- Aim of the exercise -
Each line should be copied exactly.
==========
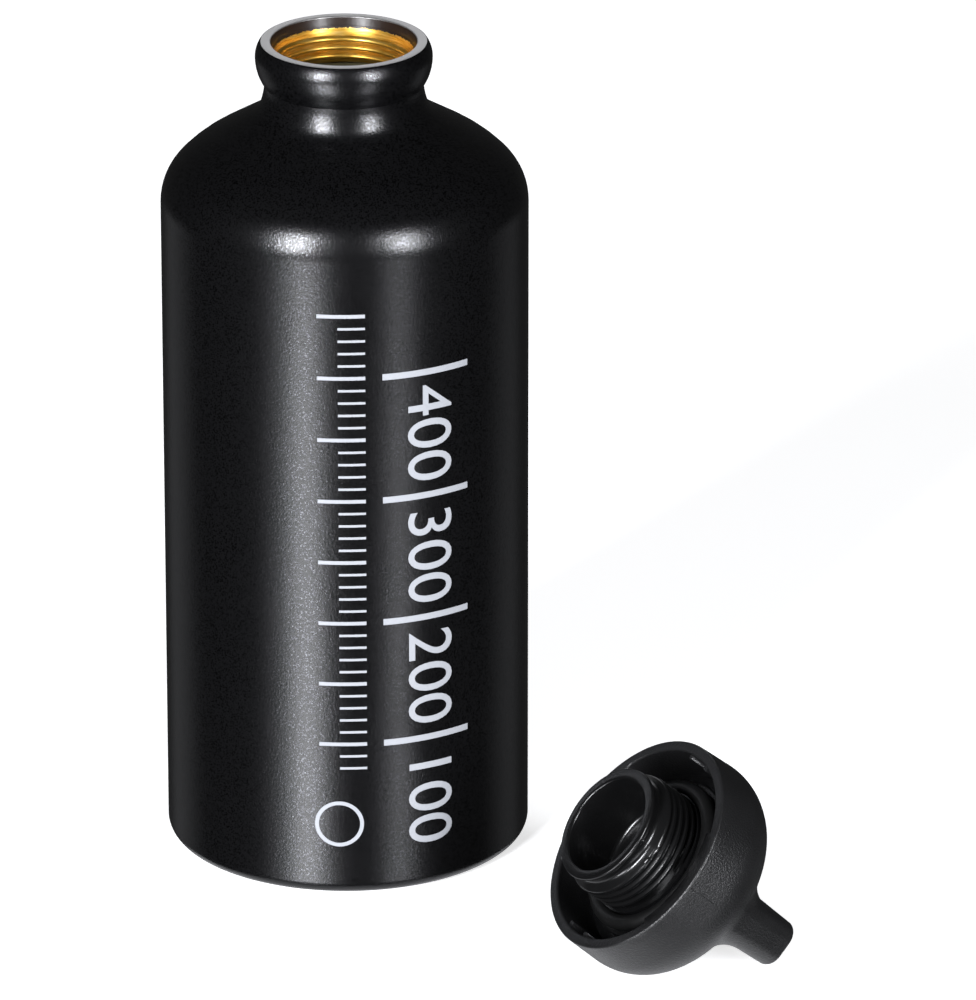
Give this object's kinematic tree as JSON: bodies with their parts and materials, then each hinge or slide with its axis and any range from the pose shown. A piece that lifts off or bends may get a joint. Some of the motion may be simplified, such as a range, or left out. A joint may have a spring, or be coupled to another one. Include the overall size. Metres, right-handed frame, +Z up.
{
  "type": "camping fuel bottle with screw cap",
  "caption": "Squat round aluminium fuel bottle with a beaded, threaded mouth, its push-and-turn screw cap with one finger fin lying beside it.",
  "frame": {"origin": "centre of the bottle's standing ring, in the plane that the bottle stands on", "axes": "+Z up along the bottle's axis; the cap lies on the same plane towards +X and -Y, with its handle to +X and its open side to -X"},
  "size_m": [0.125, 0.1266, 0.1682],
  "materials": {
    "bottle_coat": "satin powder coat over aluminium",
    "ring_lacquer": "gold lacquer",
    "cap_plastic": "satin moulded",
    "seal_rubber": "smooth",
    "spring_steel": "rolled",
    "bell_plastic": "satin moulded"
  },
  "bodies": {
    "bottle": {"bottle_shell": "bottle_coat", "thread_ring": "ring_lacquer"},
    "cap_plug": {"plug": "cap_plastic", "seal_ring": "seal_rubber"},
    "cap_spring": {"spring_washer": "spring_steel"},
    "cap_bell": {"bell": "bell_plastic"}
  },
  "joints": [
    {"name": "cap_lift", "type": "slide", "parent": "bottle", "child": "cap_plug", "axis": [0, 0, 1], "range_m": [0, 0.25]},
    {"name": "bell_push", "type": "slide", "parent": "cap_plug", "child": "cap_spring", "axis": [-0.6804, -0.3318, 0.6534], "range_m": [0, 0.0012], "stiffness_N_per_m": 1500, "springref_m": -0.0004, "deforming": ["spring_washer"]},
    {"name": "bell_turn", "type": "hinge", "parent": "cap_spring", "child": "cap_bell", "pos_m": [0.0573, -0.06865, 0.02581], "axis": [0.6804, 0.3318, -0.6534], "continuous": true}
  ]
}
==========
- Problem solution -
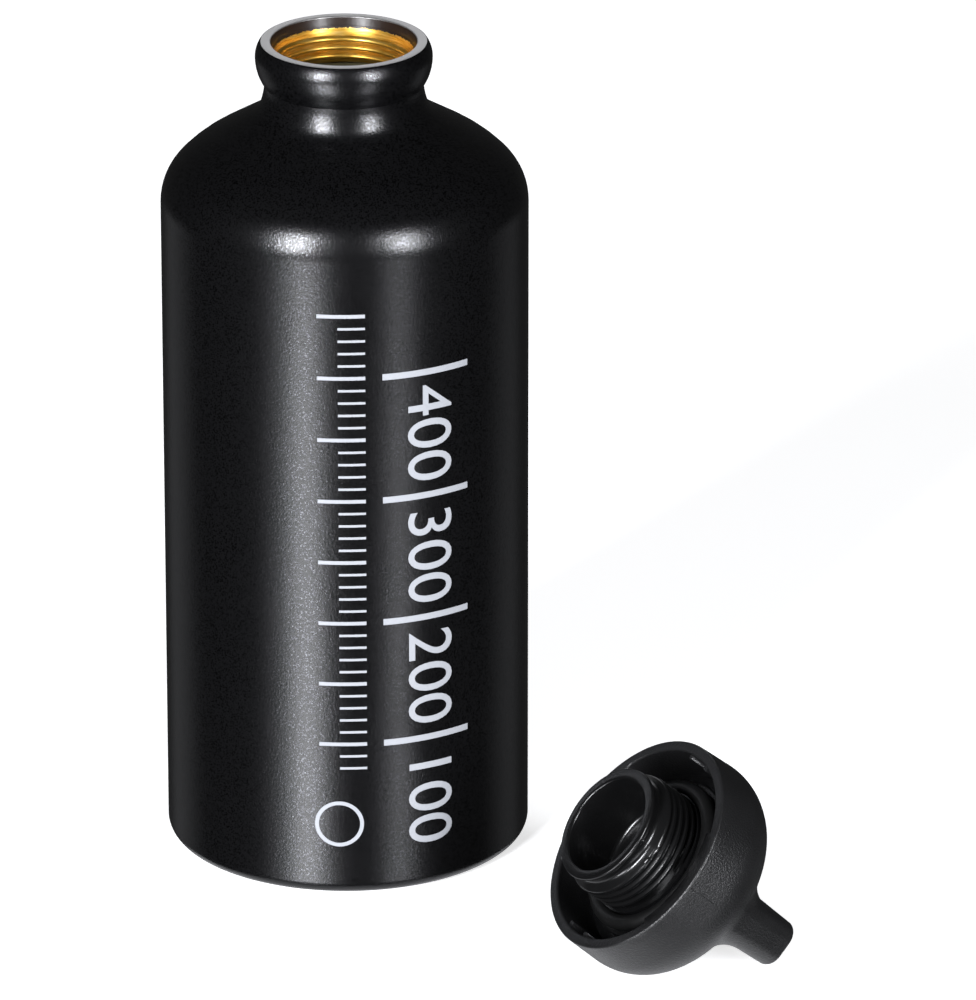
Give this object's kinematic tree as JSON: bodies with their parts and materials, then each hinge or slide with its axis and any range from the pose shown. A piece that lifts off or bends may get a joint. Some of the motion may be simplified, such as a range, or left out. A joint may have a spring, or be coupled to another one. Include the overall size. Metres, right-handed frame, +Z up.
{
  "type": "camping fuel bottle with screw cap",
  "caption": "Squat round aluminium fuel bottle with a beaded, threaded mouth, its push-and-turn screw cap with one finger fin lying beside it.",
  "frame": {"origin": "centre of the bottle's standing ring, in the plane that the bottle stands on", "axes": "+Z up along the bottle's axis; the cap lies on the same plane towards +X and -Y, with its handle to +X and its open side to -X"},
  "size_m": [0.125, 0.1266, 0.1682],
  "materials": {
    "bottle_coat": "satin powder coat over aluminium",
    "ring_lacquer": "gold lacquer",
    "cap_plastic": "satin moulded",
    "seal_rubber": "smooth",
    "spring_steel": "rolled",
    "bell_plastic": "satin moulded"
  },
  "bodies": {
    "bottle": {"bottle_shell": "bottle_coat", "thread_ring": "ring_lacquer"},
    "cap_plug": {"plug": "cap_plastic", "seal_ring": "seal_rubber"},
    "cap_spring": {"spring_washer": "spring_steel"},
    "cap_bell": {"bell": "bell_plastic"}
  },
  "joints": [
    {"name": "cap_lift", "type": "slide", "parent": "bottle", "child": "cap_plug", "axis": [0, 0, 1], "range_m": [0, 0.25]},
    {"name": "bell_push", "type": "slide", "parent": "cap_plug", "child": "cap_spring", "axis": [-0.6804, -0.3318, 0.6534], "range_m": [0, 0.0012], "stiffness_N_per_m": 1500, "springref_m": -0.0004, "deforming": ["spring_washer"]},
    {"name": "bell_turn", "type": "hinge", "parent": "cap_spring", "child": "cap_bell", "pos_m": [0.0573, -0.06865, 0.02581], "axis": [0.6804, 0.3318, -0.6534], "continuous": true}
  ]
}